In 2006, I was taking a children’s literature course to fulfill my requirements for a master’s in literacy. On the day I wrote this poem, we had been discussing poetry and my professor shared one of my favorite poems by Eloise Greenfield, Honey I Love, with the class. This poem has a sing-songy rhythm and she tells a cute story about the things she loves. Later that night, I just felt like writing a poem about something I loved….my summers growing up. I’ve always enjoyed writing poetry, so it is normal for something to just come to me once I have an idea. It was fun reminiscing about “back in the day”, the memories just fell out of my head and onto the paper. When I finished this poem and read it over a few times, I knew that it was going to be my first children’s book.
Writing the book
I wrote the poem that turned into the book in 2006. When I wrote the poem….it probably only took about ten minutes! What I would do, however, is go back from time to time and tweak it here and there. I guess you could consider that the initial editing stage. This went on for about 3-4 years. Once I decided that I was going to publish it on my own, it went through another round of edits.
Editing the book
Once I started sharing my story with people outside of my family, primarily with prospective illustrators, my book started to transform. One particular illustrator, Jerry Craft, gave me very insightful feedback that helped me to form an overall theme or message in the book: “growing up back in the day, we used our neighborhood and simple things to have fun instead of the technology used today.”

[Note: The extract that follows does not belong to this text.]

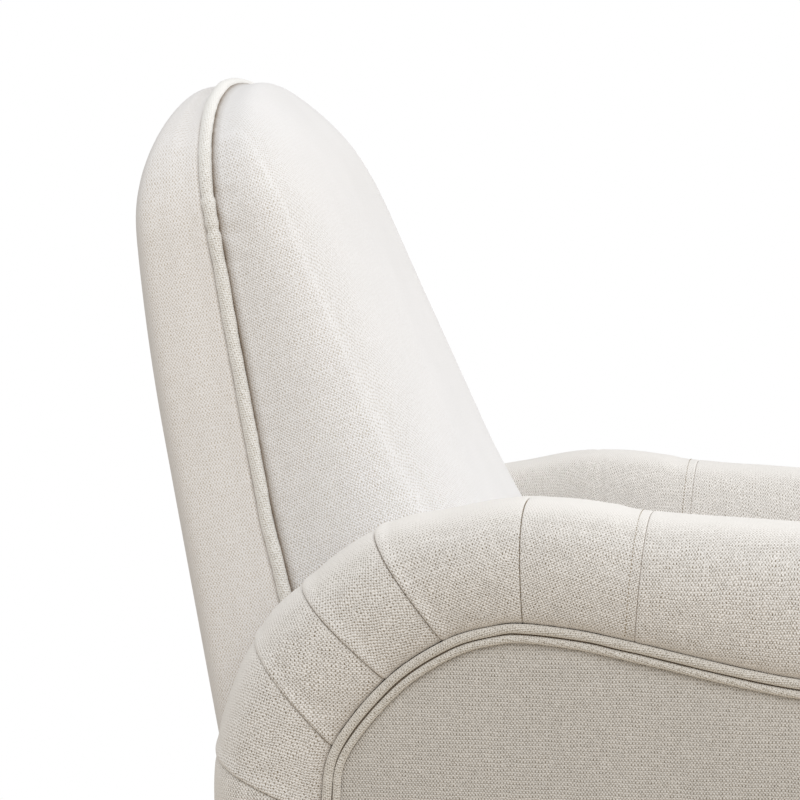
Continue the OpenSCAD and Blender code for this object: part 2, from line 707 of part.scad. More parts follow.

When I started working with my illustrator, Nancy Devard, she also had suggestions and we made a few edits together. There were some things that I was not willing to change. I wanted to make sure that my vision and voice remained in the story. What I found in the editing stage is that everyone has an opinion about how something should be worded or something that should be added or taken out. I was open to listening to the different ideas that were shared with me, but at the end of it all, I stayed true to my summer memories while tweaking a word or two so that children from all backgrounds could relate.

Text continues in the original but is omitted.